Kalshi has argued that Nevada’s effort to require discovery in the two parties’ lawsuit is a distraction, and that the state is asking it to produce documents and information that is “utterly irrelevant” to the question at the heart of the case.
The court case — like others in progress around the country — could determine whether or not the Commodity Exchange Act (CEA) supercedes state law, and if Kalshi can continue to operate in Nevada. Kalshi has been disrupting the legal sports betting space since it won the right to offer election betting last November. Since then, it has offered a form of sports betting in every U.S. jurisdiction, whether or not sports betting is legal. Conceptually, Kalshi says it is not beholden to state law because it is federally regulated.
The company continued to shake up the industry today, when it became public that Kalshi self certified to offer some NFL proposition bets, over/under bets, and point-spread bets. Kalshi is regulated by the Commodity Futures Trading Commission (CFTC).
Following Nevada’s argument that discovery is necessary in the case – and its request for documents and information about Kalshi’s business – Kalshi submitted a response to the U.S. District Court for the District of Nevada late Friday evening, arguing that discovery was not needed for the court to make a decision.
7da71d66-8d32-4b42-885c-53b4f25c1692Kalshi reiterated its argument that – as the court case was primarily about a “purely legal question” over when federal law supersedes state law – new evidence would not make a difference. It said that the only facts that matter are whether event contracts are traded on a Designated Contract Market (DCM) registered with the Commodity Futures Trading Commission (CFTC), which is “indisputable.”
It argues that the documents and information that Nevada has requested are an attempt to muddy the waters.
“The oppositions filed by Defendants labor to create the impression that much more is at issue,” Kalshi said. “They claim to need discovery into such matters as the ‘nature’ of the event contracts; the financial and economic consequences associated with them; Kalshi’s self-certifications pursuant to the CEA; the potential costs of implementing ‘geofencing’; Kalshi’s marketing and consumer protection efforts; Kalshi’s communications with the CFTC; the manner in which federal law and Nevada law conflict; and so on.
“Not only are these issues utterly irrelevant to the dispositive factual question whether Kalshi’s contracts trade on a CFTC-designated exchange, but they also belie Defendants’ assertion that the discovery they seek is narrow. That assertion cannot be taken seriously now that Defendants have made clear that they want to pry into virtually every aspect of Kalshi’s business.”

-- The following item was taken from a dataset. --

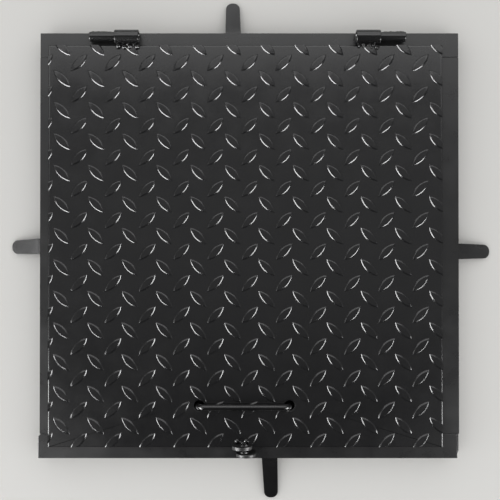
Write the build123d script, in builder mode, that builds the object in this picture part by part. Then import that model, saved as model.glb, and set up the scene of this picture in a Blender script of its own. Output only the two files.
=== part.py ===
"""Hinged steel access cover: an angle-iron frame to be cast into concrete and a tear-plate lid that lies on it.

The lid turns on two pipe-and-rod hinges at the back. A drop handle of round bar lifts it, and two upright
ears at the front take a padlock. Four flat straps stand out of the frame's legs to hold it in the concrete.
Millimetres, +Z up, +Y to the hinge side. The origin is under the middle, level with the frame's lower edges.
"""

import math
import os
from itertools import product

from build123d import *

# Frame of hot-rolled equal angle, heel outside and on top
frame_width = 523.0
frame_depth = 531.0
angle_leg = 30.0
angle_thickness = 3.0
angle_root_radius = 5.0
angle_toe_radius = 2.0
angle_heel_radius = 1.5
front_angle_shift = -2.0
front_corner_snipe = 3.0
seam_gap = 0.5
cope_clearance = 0.3
cope_snipe = 6.0

# Corner weld beads
seam_bead_width = 8.0
seam_bead_height = 2.0
corner_bead_leg = 4.5
corner_bead_bulge = 0.71
corner_bead_end_gap = 2.0

# Anchor straps: reach is how far each one stands out of the frame, lean how far its tip is off to one side
strap_width = 20.0
strap_tip_width = 17.0
strap_thickness = 4.0
strap_stub = 7.5
strap_bend_radius = 8.0
strap_end_radius = 8.0
strap_drop = 15.0
strap_bead_leg = 4.0
strap_bead_lip = 0.4
strap_bead_slope = 45.0
back_reach, back_offset, back_lean = 45.5, -20.5, -0.8
front_reach, front_offset, front_lean = 56.5, 25.5, 2.4
left_reach, left_offset, left_lean = 42.3, -1.0, -1.3
right_reach, right_offset, right_lean = 45.8, -7.5, -0.3

# Lid of tear plate: the margins are how much of the frame's flange shows on each side of it
lid_back_margin = 16.0
lid_front_margin = 15.0
lid_left_margin = 11.0
lid_right_margin = 21.0
lid_thickness = 4.0
lid_seat_gap = 0.2
tear_length = 29.6
tear_width = 9.0
tear_height = 1.5
tear_draft = 38.0
tear_pitch_across = 42.75
tear_pitch_deep = 39.4
tear_first_across = 15.0
tear_first_deep = 1.5
tear_angle = 45.0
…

Kalshi-CFTC communications requested
It argued that Nevada’s request to see Kalshi’s communications with the CFTC was a “thinly veiled effort to challenge the sufficiency of the CFTC’s regulation of Kalshi,” and meant to imply that the prediction market was exercising “political influence” over its regulator.

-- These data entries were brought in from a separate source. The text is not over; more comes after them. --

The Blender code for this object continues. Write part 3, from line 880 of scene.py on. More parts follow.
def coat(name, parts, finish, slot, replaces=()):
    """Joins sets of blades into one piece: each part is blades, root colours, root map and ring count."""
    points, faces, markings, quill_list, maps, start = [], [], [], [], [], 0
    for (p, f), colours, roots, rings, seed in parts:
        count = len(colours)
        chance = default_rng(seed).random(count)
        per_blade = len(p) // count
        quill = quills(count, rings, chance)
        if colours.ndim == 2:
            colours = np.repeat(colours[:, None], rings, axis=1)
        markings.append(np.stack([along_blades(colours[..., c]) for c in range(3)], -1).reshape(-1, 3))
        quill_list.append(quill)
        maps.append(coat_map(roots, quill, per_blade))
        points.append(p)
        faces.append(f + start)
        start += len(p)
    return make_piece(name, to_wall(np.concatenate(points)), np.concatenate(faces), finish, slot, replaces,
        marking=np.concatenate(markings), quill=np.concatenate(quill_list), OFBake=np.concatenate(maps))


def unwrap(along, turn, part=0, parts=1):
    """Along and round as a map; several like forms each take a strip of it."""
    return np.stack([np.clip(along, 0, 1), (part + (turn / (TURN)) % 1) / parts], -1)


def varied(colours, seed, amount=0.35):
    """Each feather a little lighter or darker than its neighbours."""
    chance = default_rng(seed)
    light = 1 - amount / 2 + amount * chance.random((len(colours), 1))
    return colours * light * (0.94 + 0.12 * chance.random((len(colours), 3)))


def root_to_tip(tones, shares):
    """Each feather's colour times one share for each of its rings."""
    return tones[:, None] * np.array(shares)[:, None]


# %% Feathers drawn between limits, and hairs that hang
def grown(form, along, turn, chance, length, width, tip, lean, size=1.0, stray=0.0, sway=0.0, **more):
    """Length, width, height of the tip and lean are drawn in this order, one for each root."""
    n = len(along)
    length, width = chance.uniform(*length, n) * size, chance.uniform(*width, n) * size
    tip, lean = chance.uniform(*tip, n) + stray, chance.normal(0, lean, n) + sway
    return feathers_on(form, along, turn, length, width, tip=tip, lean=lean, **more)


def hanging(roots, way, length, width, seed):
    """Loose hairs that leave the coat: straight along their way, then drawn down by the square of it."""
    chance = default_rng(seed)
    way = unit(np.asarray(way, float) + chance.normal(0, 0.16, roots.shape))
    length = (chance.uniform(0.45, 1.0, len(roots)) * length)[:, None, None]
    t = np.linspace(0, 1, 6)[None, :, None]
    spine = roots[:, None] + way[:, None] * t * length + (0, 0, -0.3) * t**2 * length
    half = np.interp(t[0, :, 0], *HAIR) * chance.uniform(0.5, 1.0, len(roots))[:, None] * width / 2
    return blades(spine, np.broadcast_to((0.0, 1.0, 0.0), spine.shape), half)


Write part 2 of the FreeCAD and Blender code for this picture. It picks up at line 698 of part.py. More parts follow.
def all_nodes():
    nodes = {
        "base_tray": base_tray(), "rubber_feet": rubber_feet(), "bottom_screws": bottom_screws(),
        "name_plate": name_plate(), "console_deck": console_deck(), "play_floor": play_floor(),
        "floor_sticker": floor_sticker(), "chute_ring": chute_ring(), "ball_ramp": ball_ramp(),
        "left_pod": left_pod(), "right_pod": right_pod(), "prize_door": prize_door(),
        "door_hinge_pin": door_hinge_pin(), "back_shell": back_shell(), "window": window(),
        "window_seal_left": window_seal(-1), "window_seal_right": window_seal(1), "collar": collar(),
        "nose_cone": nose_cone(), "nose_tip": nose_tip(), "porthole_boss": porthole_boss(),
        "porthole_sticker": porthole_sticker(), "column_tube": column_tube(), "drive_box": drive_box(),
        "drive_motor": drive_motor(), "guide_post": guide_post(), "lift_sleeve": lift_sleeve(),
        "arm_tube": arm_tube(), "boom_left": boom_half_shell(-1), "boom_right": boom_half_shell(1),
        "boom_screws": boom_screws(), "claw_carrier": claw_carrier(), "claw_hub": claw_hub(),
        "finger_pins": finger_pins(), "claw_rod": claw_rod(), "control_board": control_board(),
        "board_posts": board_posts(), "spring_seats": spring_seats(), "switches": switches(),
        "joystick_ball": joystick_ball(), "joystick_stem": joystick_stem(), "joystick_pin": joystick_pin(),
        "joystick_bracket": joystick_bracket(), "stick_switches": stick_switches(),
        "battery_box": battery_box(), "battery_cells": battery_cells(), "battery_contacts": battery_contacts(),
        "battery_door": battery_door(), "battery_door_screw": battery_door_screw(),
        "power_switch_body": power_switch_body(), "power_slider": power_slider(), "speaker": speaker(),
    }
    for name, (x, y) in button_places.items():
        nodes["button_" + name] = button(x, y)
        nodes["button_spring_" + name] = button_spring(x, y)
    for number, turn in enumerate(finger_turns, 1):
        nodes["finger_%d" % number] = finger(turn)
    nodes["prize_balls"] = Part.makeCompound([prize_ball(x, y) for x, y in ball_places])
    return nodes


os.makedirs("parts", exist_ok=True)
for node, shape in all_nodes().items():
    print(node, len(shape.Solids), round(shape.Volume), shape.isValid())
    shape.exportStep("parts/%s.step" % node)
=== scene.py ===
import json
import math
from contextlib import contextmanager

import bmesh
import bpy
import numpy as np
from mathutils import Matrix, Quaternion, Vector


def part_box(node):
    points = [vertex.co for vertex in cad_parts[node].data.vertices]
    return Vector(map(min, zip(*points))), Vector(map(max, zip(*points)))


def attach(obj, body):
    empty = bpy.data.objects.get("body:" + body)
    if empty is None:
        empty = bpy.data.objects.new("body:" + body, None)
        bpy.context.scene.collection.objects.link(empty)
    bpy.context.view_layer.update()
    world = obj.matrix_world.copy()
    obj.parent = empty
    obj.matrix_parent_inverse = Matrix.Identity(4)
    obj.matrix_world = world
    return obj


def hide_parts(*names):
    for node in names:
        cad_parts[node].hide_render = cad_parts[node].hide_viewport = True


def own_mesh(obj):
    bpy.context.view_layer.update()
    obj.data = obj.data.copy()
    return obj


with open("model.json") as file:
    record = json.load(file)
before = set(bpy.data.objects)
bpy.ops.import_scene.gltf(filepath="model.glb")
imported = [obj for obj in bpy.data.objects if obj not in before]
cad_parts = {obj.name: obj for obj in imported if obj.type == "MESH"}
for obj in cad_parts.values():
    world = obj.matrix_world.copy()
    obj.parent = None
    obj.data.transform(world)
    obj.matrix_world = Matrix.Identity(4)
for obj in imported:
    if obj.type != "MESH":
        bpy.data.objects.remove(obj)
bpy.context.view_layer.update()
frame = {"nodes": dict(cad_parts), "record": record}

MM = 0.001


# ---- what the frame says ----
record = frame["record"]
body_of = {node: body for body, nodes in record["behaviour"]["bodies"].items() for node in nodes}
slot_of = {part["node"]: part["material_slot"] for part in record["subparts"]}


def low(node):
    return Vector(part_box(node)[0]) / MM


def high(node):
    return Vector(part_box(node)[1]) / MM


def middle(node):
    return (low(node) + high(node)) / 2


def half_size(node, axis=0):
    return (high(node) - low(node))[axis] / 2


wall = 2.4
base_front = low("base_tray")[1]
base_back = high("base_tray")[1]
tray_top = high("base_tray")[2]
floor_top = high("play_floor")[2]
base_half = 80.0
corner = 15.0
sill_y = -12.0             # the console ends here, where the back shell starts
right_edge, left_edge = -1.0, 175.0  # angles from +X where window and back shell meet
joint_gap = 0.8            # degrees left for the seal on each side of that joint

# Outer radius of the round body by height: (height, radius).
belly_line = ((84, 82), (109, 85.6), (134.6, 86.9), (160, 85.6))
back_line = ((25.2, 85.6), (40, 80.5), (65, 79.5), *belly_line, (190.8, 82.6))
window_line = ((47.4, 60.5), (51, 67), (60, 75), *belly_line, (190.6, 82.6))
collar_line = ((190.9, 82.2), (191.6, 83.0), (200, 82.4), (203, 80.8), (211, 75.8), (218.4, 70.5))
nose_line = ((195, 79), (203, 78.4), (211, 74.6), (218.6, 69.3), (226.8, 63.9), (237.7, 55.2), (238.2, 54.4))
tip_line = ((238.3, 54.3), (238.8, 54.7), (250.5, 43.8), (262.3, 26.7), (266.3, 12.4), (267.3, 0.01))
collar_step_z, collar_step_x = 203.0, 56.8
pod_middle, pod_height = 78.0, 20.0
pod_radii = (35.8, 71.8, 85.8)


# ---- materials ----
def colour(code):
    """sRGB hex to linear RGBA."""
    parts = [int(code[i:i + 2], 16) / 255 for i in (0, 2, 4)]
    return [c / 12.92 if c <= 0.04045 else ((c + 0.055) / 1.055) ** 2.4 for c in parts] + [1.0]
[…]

This, Kalshi said, was not relevant to the question of whether – as Kalshi argues — only the CFTC can shut down event contracts.

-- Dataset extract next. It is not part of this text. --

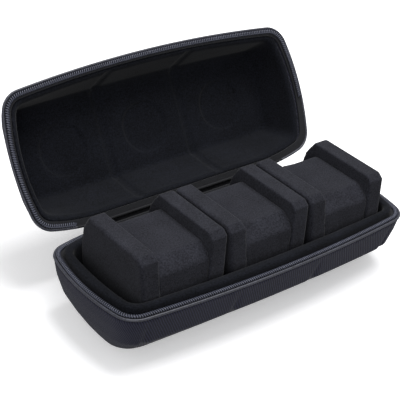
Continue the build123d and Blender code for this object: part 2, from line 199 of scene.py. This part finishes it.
colour = add(tree, "ShaderNodeValToRGB", None, {"Fac": tone.outputs[0]})
colour.color_ramp.elements[0].position = 0.1
colour.color_ramp.elements[0].color = linear("#0E0F15")
colour.color_ramp.elements[1].position = 1.0
colour.color_ramp.elements[1].color = linear("#313244")
bump = add(tree, "ShaderNodeBump", {"Strength": 0.6, "Distance": 0.0004},
           {"Height": relief.outputs[0]})
tree.links.new(colour.outputs["Color"], shader.inputs["Base Color"])
tree.links.new(bump.outputs["Normal"], shader.inputs["Normal"])


def merged_copy(node, name):
    """A copy of the node's mesh in the same place, with its faces joined along their edges."""
    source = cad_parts[node]
    piece = bpy.data.objects.new(name, source.data.copy())
    piece.matrix_world = source.matrix_world
    bpy.context.scene.collection.objects.link(piece)
    mesh = bmesh.new()
    mesh.from_mesh(piece.data)
    bmesh.ops.remove_doubles(mesh, verts=mesh.verts, dist=1e-5)
    mesh.to_mesh(piece.data)
    mesh.free()
    return piece


def soften(piece, voxel, rounds, material):
    """Remeshes the piece evenly, smooths it so that its edges are soft, and covers it."""
    bpy.context.view_layer.objects.active = piece
    piece.select_set(True)
    remesh = piece.modifiers.new("remesh", "REMESH")
    remesh.mode = "VOXEL"
    remesh.voxel_size = voxel
    smooth = piece.modifiers.new("smooth", "SMOOTH")
    smooth.factor = 0.5
    smooth.iterations = rounds
    for modifier in [m.name for m in piece.modifiers]:
        bpy.ops.object.modifier_apply(modifier=modifier)
    bpy.ops.object.shade_smooth()
    piece.select_set(False)
    piece.data.materials.clear()
    piece.data.materials.append(material)


def lay_weave(piece, half, step=0.001, flat_limit=0.85):
    """UV map in metres: length round the rim and height on the walls, diagonal on flat faces."""
    line = rim_line(0, step)
    finder = kdtree.KDTree(len(line))
    for k, p in enumerate(line):
        finder.insert((p.x, p.y, 0), k)
    finder.balance()
    back_to_base = halves[half].inverted()
    mesh = piece.data
    turn = back_to_base.to_3x3()
    round_about = []
    for vertex in mesh.vertices:
        p = back_to_base @ vertex.co
        near, k, gap = finder.find((p.x, p.y, 0))
        ahead = (line[(k + 1) % len(line)] - line[k - 1]).normalized()
        along = k * step + (p.x - line[k].x) * ahead.x + (p.y - line[k].y) * ahead.y
        round_about.append((along, p))
    whole = len(line) * step
    layer = mesh.uv_layers.new(name="weave")
    for face in mesh.polygons:
        flat = abs((turn @ face.normal).z) > flat_limit
        first = round_about[face.vertices[0]][0]
        for index, corner in zip(face.loop_indices, face.vertices):
            along, p = round_about[corner]
            if flat:
                layer.data[index].uv = (p.x - p.y, p.x + p.y)
            else:
                along += whole * round((first - along) / whole)
                layer.data[index].uv = (along, p.z)


shell_voxel, shell_rounds = 0.0013, 5
for half in ("base", "lid"):
    outer = merged_copy(f"{half}_shell", f"{half}_outer")
    soften(outer, shell_voxel, shell_rounds, twill)
    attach(outer, half)
    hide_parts(f"{half}_shell")
    lay_weave(outer, half)

# ---- linings ------------------------------------------------------------------------
# Black tricot velvet bonded to thin foam and pressed into each half: it makes the padded lip
# round the mouth and, in the lid, shallow dishes over the dials and a rib between the bays.
pile = 0.0010
velvet, tree, shader = coated("tricot_velvet", 0.95, 0.1, 0.06)
place = add(tree, "ShaderNodeTexCoord").outputs["Object"]
fleck = add(tree, "ShaderNodeTexNoise", {"Scale": 1 / pile, "Detail": 3, "Roughness": 0.75},
            {"Vector": place})
cloud = add(tree, "ShaderNodeTexNoise", {"Scale": 30, "Detail": 3}, {"Vector": place})
tone = add(tree, "ShaderNodeMath", {"operation": "MULTIPLY_ADD", 1: 0.2},
           {0: cloud.outputs["Fac"], 2: fleck.outputs["Fac"]})
colour = add(tree, "ShaderNodeValToRGB", None, {"Fac": tone.outputs[0]})
colour.color_ramp.elements[0].position = 0.45
colour.color_ramp.elements[0].color = linear("#050608")
colour.color_ramp.elements[1].position = 0.85
colour.color_ramp.elements[1].color = linear("#1D1F27")
bump = add(tree, "ShaderNodeBump", {"Strength": 0.3, "Distance": 0.0003},
           {"Height": fleck.outputs["Fac"]})
tree.links.new(colour.outputs["Color"], shader.inputs["Base Color"])
tree.links.new(bump.outputs["Normal"], shader.inputs["Normal"])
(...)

“If Nevada has an issue with the CFTC’s regulatory process, it should take it up with the agency or its overseers in Congress,” Kalshi said.
‘Irreparable harm’
In the brief, Nevada also questioned whether participating in discovery could really cause “irreparable harm” to the business, given its recent fundraise at a $2 billion valuation. However, Kalshi said that its valuation did not matter.
“Ignoring the fact that any discovery would be a form of harm to Kalshi, State Defendants then point to Kalshi’s implied enterprise value to suggest Kalshi can absorb the cost of the discovery they seek,” Kalshi said.
“Even putting aside that the implied value of a young, fast-growing company is in no way a measure of its available funds, the fact remains that State Defendants—regulators which lack jurisdiction over swaps traded or executed on Kalshi—are seeking to use a dispute over a purely legal question to probe Kalshi’s files and demand answers to interrogatories they could not otherwise pose.
“Allowing any discovery in these circumstances represents irreparable harm — a document cannot be unproduced, and an interrogatory cannot be unresponded to — and the harm is only heightened by the breadth of the State Defendants’ requests, which are in no way tailored to the legal issue before the Court, and instead target nearly every aspect of Kalshi’s business.”
Kalshi also argued that certain information requested is already public. For example, Nevada asked for a list of all Kalshi contracts available within the state, which can be obtained from the Kalshi website.
Kalshi won a preliminary injunction in its lawsuit against the state of Nevada in April, meaning that it can continue to operate. It won a similar injunction in a lawsuit against the state of New Jersey, but failed to receive one in a case against Maryland.
All three cases concern the legality of Kalshi’s sports event contracts, and whether they can be shut down due to state gambling laws. The New Jersey and Maryland cases have advanced to the Third and Fourth Circuit appeals courts, respectively.